Task: Give back, unchanged, the line with "carries the cross recess", the line with "points = [vertex.co", and every line between them, and no other line.

Records supplied:
● ● ●

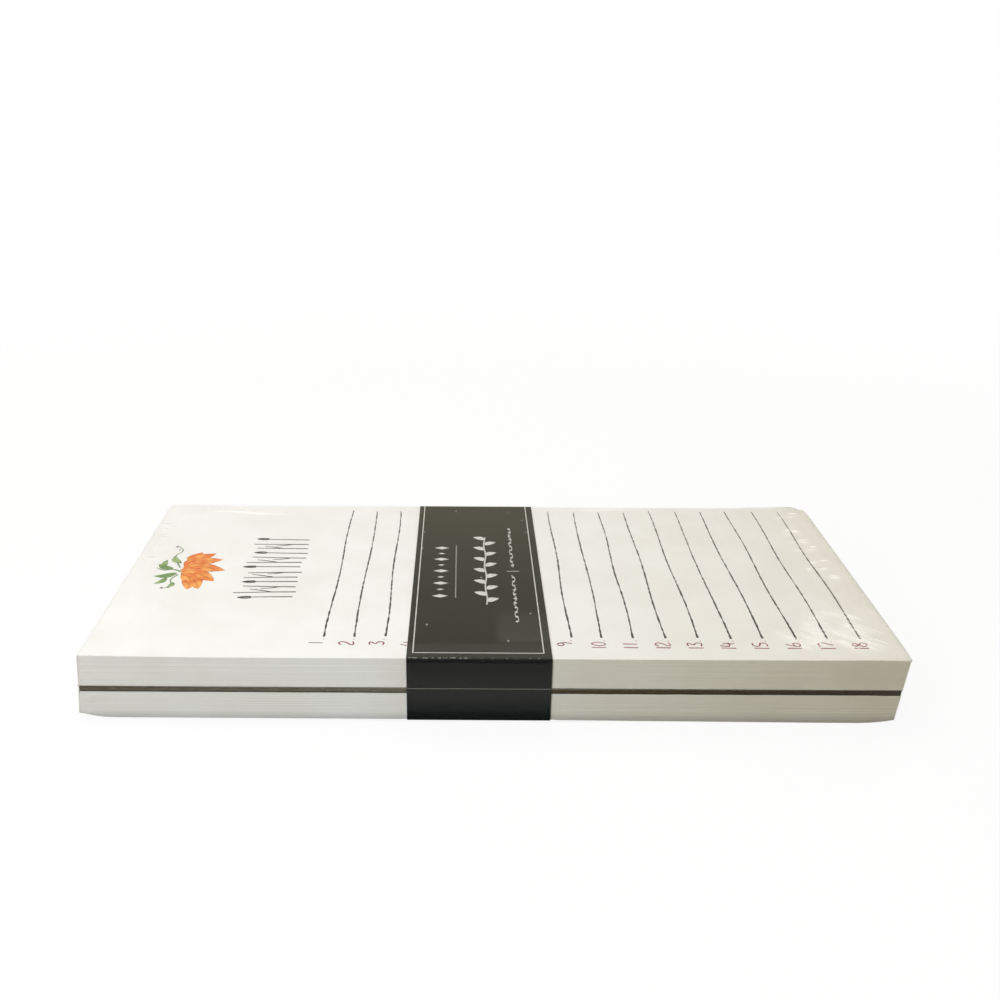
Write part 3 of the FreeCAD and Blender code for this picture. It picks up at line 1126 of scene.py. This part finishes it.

● ● ●

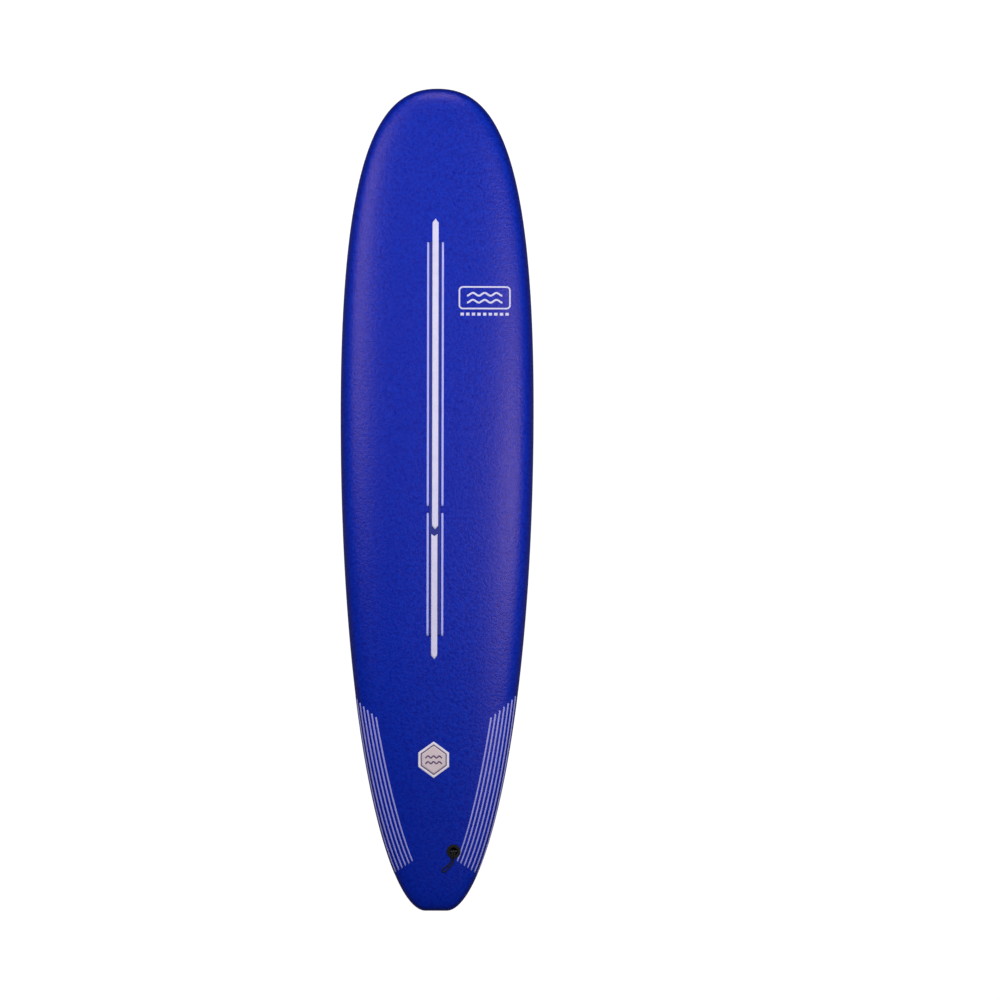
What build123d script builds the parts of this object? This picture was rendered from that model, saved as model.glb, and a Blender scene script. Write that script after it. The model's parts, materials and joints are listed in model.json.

● ● ●

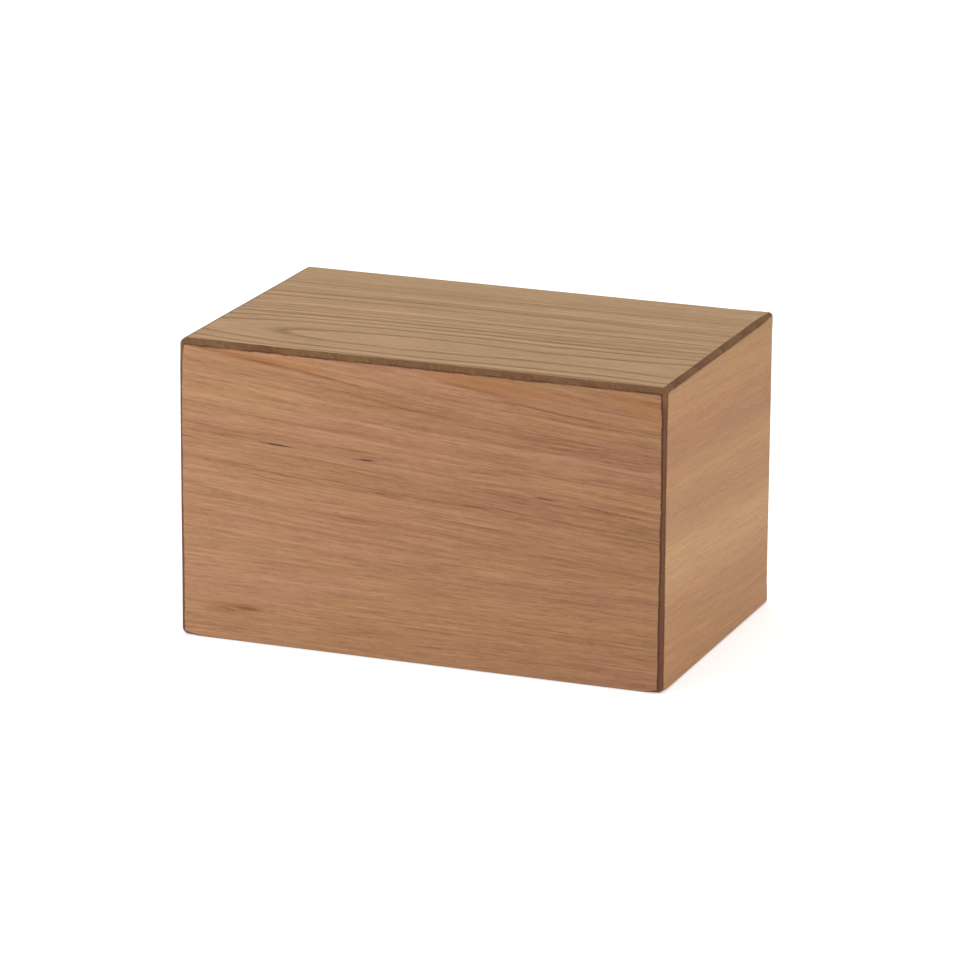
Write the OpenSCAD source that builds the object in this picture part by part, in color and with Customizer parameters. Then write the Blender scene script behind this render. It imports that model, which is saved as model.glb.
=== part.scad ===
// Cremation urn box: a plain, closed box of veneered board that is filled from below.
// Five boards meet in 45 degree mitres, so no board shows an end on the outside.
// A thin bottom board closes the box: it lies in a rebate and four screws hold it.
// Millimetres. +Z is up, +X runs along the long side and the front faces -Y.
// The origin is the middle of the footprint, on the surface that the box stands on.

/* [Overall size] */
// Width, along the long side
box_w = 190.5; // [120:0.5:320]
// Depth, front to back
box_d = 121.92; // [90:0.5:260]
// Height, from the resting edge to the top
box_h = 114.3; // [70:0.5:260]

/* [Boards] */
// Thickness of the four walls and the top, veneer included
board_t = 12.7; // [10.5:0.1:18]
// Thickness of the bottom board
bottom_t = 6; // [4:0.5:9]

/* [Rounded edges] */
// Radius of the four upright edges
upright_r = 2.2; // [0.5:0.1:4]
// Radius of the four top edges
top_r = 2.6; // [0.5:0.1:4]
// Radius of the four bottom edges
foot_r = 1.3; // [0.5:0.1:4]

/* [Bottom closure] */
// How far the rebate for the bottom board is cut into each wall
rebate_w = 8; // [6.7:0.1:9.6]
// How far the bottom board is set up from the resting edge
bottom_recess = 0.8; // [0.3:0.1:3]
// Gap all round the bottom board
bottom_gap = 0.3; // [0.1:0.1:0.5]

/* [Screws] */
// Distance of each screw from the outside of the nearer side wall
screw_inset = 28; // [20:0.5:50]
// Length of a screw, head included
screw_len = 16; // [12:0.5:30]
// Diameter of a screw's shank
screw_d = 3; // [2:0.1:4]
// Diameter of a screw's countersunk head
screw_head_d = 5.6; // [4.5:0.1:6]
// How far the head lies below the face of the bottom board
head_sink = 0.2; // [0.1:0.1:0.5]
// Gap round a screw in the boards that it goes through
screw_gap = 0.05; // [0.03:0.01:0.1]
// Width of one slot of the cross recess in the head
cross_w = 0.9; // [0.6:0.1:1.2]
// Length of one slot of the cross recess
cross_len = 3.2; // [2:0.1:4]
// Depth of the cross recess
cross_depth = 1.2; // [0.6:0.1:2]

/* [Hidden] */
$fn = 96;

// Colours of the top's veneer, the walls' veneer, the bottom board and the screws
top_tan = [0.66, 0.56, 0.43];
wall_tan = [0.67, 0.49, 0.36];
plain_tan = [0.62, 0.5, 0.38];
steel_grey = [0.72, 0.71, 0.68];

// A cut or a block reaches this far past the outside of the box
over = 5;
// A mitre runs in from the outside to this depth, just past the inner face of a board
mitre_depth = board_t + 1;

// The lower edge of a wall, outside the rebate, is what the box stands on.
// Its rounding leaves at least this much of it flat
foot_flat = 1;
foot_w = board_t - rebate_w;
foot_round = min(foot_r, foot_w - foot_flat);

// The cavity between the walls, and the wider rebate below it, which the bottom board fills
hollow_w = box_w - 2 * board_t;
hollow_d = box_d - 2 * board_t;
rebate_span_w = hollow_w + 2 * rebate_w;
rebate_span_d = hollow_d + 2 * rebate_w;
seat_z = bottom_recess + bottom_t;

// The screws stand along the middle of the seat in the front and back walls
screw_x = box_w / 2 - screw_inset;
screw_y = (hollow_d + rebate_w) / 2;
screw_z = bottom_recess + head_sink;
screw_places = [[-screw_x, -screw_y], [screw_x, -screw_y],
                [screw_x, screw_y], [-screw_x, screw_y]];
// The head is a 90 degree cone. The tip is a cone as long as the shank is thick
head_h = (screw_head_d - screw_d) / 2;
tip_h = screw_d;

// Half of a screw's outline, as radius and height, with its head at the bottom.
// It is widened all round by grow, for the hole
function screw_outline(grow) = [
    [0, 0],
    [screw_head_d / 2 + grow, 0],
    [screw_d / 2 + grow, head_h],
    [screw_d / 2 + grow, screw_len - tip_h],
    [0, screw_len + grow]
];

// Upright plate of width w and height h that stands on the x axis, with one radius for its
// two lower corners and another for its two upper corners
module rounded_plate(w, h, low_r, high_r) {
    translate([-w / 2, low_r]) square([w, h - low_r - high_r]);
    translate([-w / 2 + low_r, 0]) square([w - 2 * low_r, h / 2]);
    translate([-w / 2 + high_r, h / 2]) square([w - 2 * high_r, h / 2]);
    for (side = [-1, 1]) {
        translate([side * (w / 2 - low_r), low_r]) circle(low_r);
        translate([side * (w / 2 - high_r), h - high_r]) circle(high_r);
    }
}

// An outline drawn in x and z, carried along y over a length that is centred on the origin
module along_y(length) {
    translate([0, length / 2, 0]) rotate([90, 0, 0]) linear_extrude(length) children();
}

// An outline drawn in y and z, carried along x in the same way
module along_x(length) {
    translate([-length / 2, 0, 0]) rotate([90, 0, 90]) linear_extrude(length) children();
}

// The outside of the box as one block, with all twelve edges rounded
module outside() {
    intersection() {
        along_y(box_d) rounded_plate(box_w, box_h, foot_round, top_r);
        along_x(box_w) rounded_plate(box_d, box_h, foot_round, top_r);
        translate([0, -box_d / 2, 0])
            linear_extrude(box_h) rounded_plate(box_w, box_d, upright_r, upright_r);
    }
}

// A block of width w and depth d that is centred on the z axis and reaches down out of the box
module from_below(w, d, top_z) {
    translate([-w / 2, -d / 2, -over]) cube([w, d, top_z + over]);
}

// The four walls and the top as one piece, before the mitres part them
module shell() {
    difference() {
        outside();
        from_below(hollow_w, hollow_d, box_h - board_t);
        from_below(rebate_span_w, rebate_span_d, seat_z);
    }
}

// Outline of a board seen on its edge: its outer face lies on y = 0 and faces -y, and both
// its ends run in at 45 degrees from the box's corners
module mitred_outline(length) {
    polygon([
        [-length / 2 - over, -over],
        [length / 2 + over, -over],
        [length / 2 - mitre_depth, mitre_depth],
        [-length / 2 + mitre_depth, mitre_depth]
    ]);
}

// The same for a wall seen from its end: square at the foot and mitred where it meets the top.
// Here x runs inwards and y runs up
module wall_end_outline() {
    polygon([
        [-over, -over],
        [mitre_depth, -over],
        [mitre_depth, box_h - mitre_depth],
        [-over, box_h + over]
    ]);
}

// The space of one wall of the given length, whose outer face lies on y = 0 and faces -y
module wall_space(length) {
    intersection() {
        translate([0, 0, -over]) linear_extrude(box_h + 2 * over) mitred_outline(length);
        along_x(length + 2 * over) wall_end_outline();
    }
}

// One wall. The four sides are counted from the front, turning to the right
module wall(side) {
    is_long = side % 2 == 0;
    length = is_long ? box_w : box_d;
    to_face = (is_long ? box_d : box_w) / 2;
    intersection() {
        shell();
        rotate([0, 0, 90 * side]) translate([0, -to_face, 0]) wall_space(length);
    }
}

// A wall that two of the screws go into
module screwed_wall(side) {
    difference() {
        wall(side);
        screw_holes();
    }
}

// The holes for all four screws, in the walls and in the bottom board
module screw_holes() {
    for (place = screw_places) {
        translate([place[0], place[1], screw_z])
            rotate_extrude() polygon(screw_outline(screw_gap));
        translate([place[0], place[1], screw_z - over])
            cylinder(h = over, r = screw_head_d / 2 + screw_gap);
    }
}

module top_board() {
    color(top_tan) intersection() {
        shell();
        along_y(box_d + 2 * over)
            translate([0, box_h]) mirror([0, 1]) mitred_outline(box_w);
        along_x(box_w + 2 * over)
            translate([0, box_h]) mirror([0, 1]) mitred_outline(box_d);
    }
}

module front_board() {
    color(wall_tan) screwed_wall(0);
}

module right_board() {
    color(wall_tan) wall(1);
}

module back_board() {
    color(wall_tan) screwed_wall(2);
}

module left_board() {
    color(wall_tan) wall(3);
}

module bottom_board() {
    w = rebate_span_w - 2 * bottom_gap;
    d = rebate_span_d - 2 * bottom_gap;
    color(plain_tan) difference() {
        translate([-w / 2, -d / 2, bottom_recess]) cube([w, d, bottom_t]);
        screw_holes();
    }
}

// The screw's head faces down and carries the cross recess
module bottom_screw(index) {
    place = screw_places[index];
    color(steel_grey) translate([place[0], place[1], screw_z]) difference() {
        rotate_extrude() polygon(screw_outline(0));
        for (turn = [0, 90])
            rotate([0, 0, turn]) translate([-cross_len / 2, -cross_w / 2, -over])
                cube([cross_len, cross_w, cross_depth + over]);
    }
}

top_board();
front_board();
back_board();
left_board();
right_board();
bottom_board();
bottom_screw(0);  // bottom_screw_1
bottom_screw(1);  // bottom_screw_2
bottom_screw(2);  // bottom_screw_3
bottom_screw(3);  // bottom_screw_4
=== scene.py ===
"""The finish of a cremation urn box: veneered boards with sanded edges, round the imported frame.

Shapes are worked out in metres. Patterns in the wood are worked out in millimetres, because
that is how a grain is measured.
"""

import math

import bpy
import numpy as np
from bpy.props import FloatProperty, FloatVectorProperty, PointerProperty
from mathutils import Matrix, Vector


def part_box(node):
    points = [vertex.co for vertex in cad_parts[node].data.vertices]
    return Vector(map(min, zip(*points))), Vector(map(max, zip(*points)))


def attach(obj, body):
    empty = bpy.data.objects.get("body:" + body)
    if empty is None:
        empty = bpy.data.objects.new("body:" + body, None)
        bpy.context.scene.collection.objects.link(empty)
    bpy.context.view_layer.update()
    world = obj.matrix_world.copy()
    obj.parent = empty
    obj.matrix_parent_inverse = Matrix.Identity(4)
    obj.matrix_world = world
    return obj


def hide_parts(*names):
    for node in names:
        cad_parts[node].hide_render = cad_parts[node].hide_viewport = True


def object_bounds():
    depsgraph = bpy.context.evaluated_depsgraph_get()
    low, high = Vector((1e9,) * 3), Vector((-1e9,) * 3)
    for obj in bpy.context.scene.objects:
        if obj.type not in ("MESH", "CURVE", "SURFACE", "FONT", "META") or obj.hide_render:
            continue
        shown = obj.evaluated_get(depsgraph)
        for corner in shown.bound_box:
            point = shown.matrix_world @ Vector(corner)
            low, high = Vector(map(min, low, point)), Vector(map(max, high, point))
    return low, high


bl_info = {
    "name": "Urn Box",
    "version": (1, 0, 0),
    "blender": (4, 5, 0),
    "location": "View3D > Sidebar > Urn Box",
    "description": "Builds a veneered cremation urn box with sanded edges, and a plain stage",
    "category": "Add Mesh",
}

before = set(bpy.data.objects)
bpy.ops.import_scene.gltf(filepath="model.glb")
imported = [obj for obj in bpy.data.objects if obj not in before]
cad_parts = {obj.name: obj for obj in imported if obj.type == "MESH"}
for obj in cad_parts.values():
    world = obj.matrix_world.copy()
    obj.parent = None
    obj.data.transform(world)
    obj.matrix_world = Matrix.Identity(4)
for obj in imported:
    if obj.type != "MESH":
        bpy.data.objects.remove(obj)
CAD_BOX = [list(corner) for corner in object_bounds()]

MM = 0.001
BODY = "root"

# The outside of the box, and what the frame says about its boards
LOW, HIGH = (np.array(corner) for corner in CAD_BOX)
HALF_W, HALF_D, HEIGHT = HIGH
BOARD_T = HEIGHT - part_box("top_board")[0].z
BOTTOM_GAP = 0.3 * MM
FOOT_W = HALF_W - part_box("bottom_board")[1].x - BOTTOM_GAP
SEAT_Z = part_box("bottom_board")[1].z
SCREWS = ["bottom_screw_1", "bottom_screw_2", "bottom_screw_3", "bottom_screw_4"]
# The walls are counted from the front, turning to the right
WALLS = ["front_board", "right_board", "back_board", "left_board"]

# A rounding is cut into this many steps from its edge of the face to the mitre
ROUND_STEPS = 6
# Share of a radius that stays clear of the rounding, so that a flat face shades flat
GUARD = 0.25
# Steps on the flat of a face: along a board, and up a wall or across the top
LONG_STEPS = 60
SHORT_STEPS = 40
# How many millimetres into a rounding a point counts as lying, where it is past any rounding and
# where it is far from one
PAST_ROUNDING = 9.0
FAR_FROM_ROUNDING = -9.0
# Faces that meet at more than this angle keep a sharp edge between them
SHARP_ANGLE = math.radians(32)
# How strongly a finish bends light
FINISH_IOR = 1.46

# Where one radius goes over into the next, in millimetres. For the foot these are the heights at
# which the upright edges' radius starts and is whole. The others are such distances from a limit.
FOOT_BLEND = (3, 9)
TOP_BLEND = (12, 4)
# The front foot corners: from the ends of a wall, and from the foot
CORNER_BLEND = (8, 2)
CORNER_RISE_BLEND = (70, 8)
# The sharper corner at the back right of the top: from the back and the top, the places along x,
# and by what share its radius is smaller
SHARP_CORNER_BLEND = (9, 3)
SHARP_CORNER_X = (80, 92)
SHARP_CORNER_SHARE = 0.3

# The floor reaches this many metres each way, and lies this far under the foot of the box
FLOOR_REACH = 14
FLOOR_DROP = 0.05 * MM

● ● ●

Written solution:
// The screw's head faces down and carries the cross recess
module bottom_screw(index) {
    place = screw_places[index];
    color(steel_grey) translate([place[0], place[1], screw_z]) difference() {
        rotate_extrude() polygon(screw_outline(0));
        for (turn = [0, 90])
            rotate([0, 0, turn]) translate([-cross_len / 2, -cross_w / 2, -over])
                cube([cross_len, cross_w, cross_depth + over]);
    }
}

top_board();
front_board();
back_board();
left_board();
right_board();
bottom_board();
bottom_screw(0);  // bottom_screw_1
bottom_screw(1);  // bottom_screw_2
bottom_screw(2);  // bottom_screw_3
bottom_screw(3);  // bottom_screw_4
=== scene.py ===
"""The finish of a cremation urn box: veneered boards with sanded edges, round the imported frame.

Shapes are worked out in metres. Patterns in the wood are worked out in millimetres, because
that is how a grain is measured.
"""

import math

import bpy
import numpy as np
from bpy.props import FloatProperty, FloatVectorProperty, PointerProperty
from mathutils import Matrix, Vector


def part_box(node):
    points = [vertex.co for vertex in cad_parts[node].data.vertices]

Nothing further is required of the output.